# EXERCISE AIM:
Your answer should be a single number: the count of lines that include "from".
[SOURCE MATERIAL start]
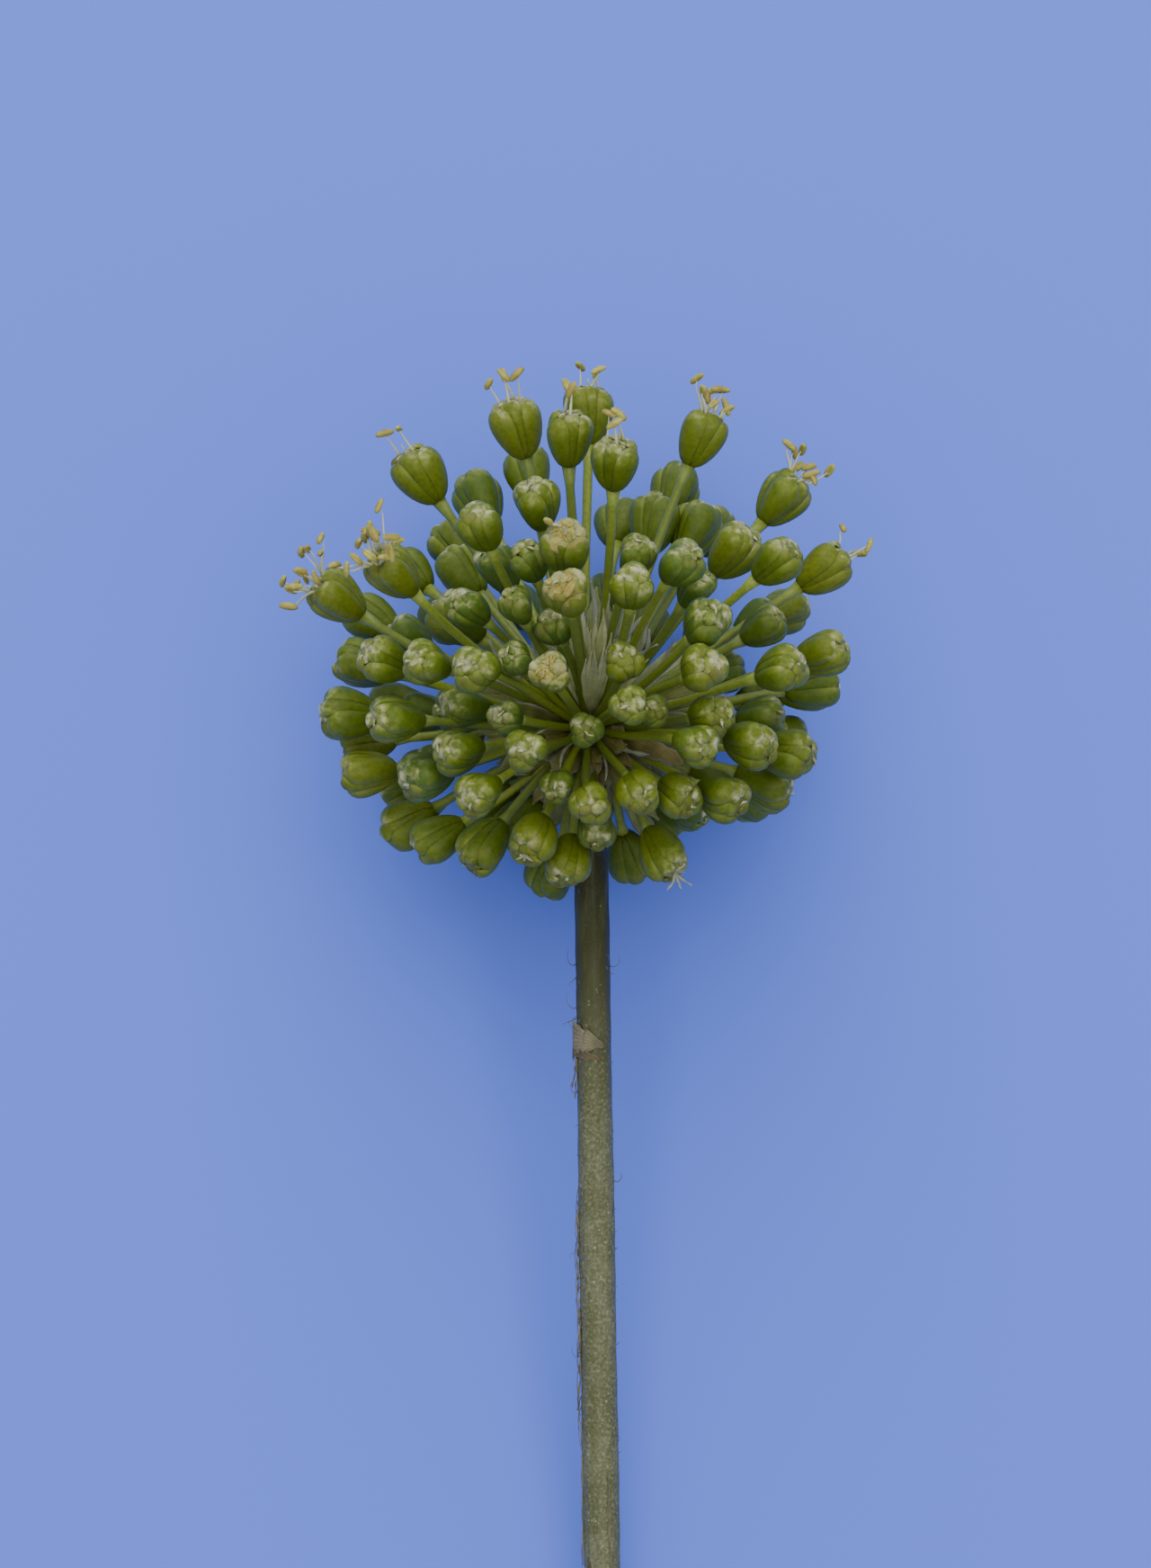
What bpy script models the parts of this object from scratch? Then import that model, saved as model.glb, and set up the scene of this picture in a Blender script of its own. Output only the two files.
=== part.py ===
"""An allium flower head, cut with a stretch of its scape and laid on a table.

The scape slopes from the round head, which rests on its lowest florets, down to its cut end.
Metres, +Z up. The scape runs along Y with the crown towards +Y, and the origin is under the
middle of the whole part, on the table. Directions on the head are given as a drop, the angle
from the crown, and a turn round the scape from the side that faces up, right-hand side positive.
"""

import math

import bmesh
import bpy
from mathutils import Matrix, Vector

MM = 0.001

# Driving sizes, in millimetres.
SHELL_ACROSS = 18.3  # the florets' middles lie on a spheroid: half its width
SHELL_ALONG = 17.0  # half its height along the scape
SHELL_RISE = 6.3  # its middle, above the receptacle
SHELL_HEIGHT = 18.9  # its middle, above the table
CUT_BELOW = 76.0  # the cut end, below the receptacle
RECEPTACLE_RADIUS = 1.9
FOOT_REACH = 2.5  # where two neighbouring pedicels join, from the receptacle's middle
FOOT_DROP = 128  # the lowest florets' pedicels start no lower on the receptacle than this
BLADE_START = 3.4  # where the papery leftovers begin
SCAPE_RADII = (1.22, 1.3, 1.36, 1.36)  # from the head down to the cut
GAP = 0.3  # between pieces that touch
PEDICEL_FOOT = 0.2
PEDICEL_NECK = 0.34
BUD_LENGTH = 4.9
BUD_RADIUS = 2.0
BUD_PROFILE = ((0.0, 0.17), (0.17, 0.62), (0.42, 1.0), (0.7, 0.97), (0.92, 0.6), (1.0, 0.2))
FRONT_SHRINK = 0.18  # how much smaller the florets that face straight up are
BLADE_WIDTH = 1.3
BLADE_THICKNESS = 0.16
SPATHE_WIDTH = 1.6
SCAPE_LEAN = 1.2  # how far the cut end stands to the right of the head's axis
LEAST_SPACING = 5.2  # between the middles of the florets that fill the far side
FAR_CANDIDATES = 420
FAR_DROPS = (59, 160)  # where they may stand: drops, and the least turn
FAR_TURN = 112
GOLDEN_TURN = 180 * (3 - math.sqrt(5))

OPEN, SPENT, SHUT, YOUNG = "open", "spent", "shut", "young"
STAGE_SIZE = {OPEN: 0.96, SPENT: 1.0, SHUT: 0.96, YOUNG: 0.8}

# The florets placed one by one, from the crown down: drop, turn, share of the shell's reach, stage.
PLACED_FLORETS = (
    (3, 180, 1.0, OPEN), (17, -51, 1.0, OPEN), (23, -10, 1.0, OPEN), (21, 88, 1.0, OPEN),
    (32, 9, 1.0, OPEN), (34, -79, 1.0, OPEN), (40, 92, 1.0, OPEN), (56, 90, 1.0, OPEN),
    (58, -52, 1.02, OPEN), (63, -80, 1.04, OPEN), (52, -6, 0.98, SPENT), (63, -5, 1.03, SPENT),
    (78, -9, 1.0, SPENT), (32, -158, 1.0, SHUT), (39, -144, 1.0, SHUT), (37, 151, 1.0, SHUT),
    (47, 144, 1.0, SHUT), (45, 171, 1.0, SHUT), (37, -18, 0.91, SHUT), (48, -29, 1.0, SHUT),
    (50, -142, 1.0, SHUT), (44, 58, 0.82, SHUT), (55, 52, 1.0, SHUT), (56, 22, 1.0, SHUT),
    (53, 35, 0.79, YOUNG), (45, 16, 0.8, YOUNG), (61, 10, 1.0, SHUT), (49, -18, 0.85, YOUNG),
    (33, -60, 0.62, YOUNG), (59, -21, 0.82, YOUNG), (59, -37, 0.81, YOUNG), (51, -75, 0.6, SHUT),
    (56, -129, 1.0, SHUT), (66, -117, 1.0, SHUT), (64, 127, 1.0, SHUT), (67, 29, 0.95, SHUT),
    (74, 9, 0.86, SHUT), (71, -22, 0.77, YOUNG), (75, -106, 0.96, SHUT), (75, -55, 1.0, SHUT),
    (76, -40, 1.0, SHUT), (77, -26, 1.0, SHUT), (77, 27, 0.98, SHUT), (77, 50, 1.0, SHUT),
    (73, 73, 0.97, SHUT), (79, 97, 0.92, SHUT), (80, 117, 1.0, SHUT), (83, 134, 1.0, SHUT),
    (85, 9, 1.0, SHUT), (85, 20, 0.74, YOUNG), (87, 34, 0.9, SHUT), (87, -85, 1.02, SHUT),
    (93, -99, 1.0, SHUT), (88, -54, 1.0, SHUT), (84, -126, 1.0, SHUT), (87, -26, 0.78, YOUNG),
    (91, -1, 0.72, YOUNG), (93, 121, 1.0, SHUT), (94, 26, 1.04, SHUT), (94, 47, 0.97, SHUT),
    (96, -16, 1.0, SHUT), (97, -43, 0.86, SHUT), (97, 69, 0.97, SHUT), (101, -84, 1.07, SHUT),
    (106, -113, 1.0, SHUT), (101, -129, 1.0, SHUT), (107, 82, 0.92, SHUT), (108, -33, 1.03, SHUT),
    (108, 14, 1.0, SHUT), (110, 44, 1.01, SHUT), (110, 29, 0.97, SHUT), (112, 0, 1.0, SHUT),
    (110, 121, 1.0, SHUT), (114, 147, 1.0, SHUT), (118, -96, 1.1, SHUT), (126, -82, 1.06, SHUT),
    (129, -24, 1.0, SHUT), (134, -60, 1.0, SHUT), (139, 43, 1.0, SHUT), (144, 154, 1.0, SHUT),
    (147, -14, 1.0, SHUT), (154, -147, 1.03, SHUT),
)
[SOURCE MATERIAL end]
# CORRECT ANSWER:
7